For show, no, because he has feathering on his fins - not desirable among breeders who are interested in showing/breeding. 

For general pets, then sure  With the right females you can work on getting the red/white/blue to pop out.. just may want to work on lessening the red wash in his anal fin, but that's my personal opinion.


----------



## bettaisbetter (Jan 25, 2013)

I agree with Myates. Feathers aren't desired and is a major fault to the fishy showy world. And the red wash goes, it's also a fault. His ventrals could get some work into it. He at least has the 180* spread.  

He's beautiful besides the faults, I would be lucky to find him.


----------



## Skyewillow (Dec 28, 2012)

That just shows the major difference between pet and show. I like the feathering lol


----------



## eatmice2010 (Jan 1, 2013)

lol ok But, I dont want to breed him for show, I just want them for pets and to see how gorgeous his babies are. But in your personal opinion, I've seen a thread up here about how a fish should have been culled and how they shouldn't be breed to sell the babies to pet store, Do you think he is one of the ones that fall under that category?


----------



## eatmice2010 (Jan 1, 2013)

Oh No someone on this thread (http://www.bettafish.com/showthread.php?t=126965) said it was bad to bread them, Is what they are saying true?


----------



## bettaisbetter (Jan 25, 2013)

Well, they're considered deformities to breeders. They usually have more physical faults because of their fins, they're too heavy so their back "churns". It's their top line slope, feathers are just the "mutts" of the HMs.


----------



## eatmice2010 (Jan 1, 2013)

Is his back churning, If those pics dont help i have albums also of him


----------



## bettaisbetter (Jan 25, 2013)

His slope is alright, there have been bad cases. If he was breed by a good breeder, he wouldn't have been culled. But, he wouldn't have been shown either.

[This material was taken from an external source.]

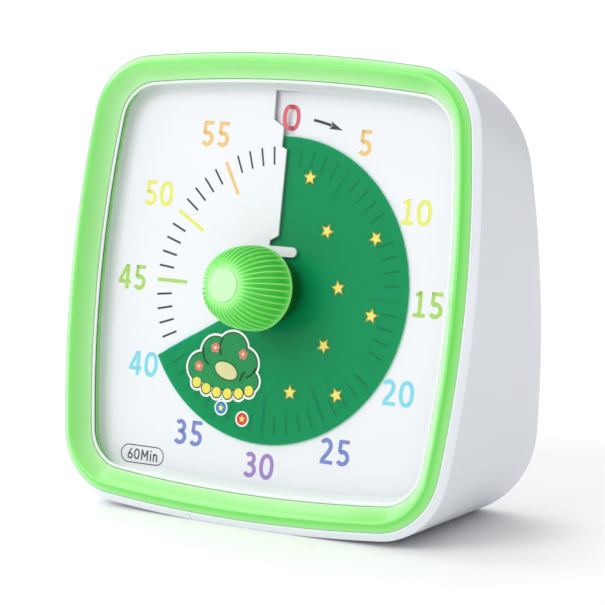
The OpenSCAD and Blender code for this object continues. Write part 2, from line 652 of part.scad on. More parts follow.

He's perfect as a pet.


----------



## eatmice2010 (Jan 1, 2013)

Not being shown is fine with me, just as long as he wouldn't be culled, so im guessing it will be a bad idea to breed him


----------



## MattsBettas (Dec 18, 2012)

Go ahead! He isn't feathering extremely, and a lot of pet owners actually like this event tho its a deformity. It may not even show if you get him the right girl.


----------



## eatmice2010 (Jan 1, 2013)

yay, thanks.. I would hug you if you we in front of me


----------



## Myates (Aug 2, 2011)

Yep - for show then no, for general pets, then go for it  It's a unique look, regardless of how some view it.. unfortunately I would have to stay away from it, but if I was just wanting a pet to love, I would of grabbed him if I saw him in the store.


----------



## eatmice2010 (Jan 1, 2013)

thank you Myates


----------



## MrVampire181 (May 12, 2009)

He's pretty and has good spread but he would never be a candidate for breeding here. His rays are uneven and bent. His color is bad. Again nothing against him as I think he's a cool lookin fish just not something I'd breed for. 

If you invest the time and money into breeding bettas it makes more sense to start off with a nice pair of at least somewhat show quality. The results will be better and easier to sell the offspring.


----------



## indjo (Jun 6, 2010)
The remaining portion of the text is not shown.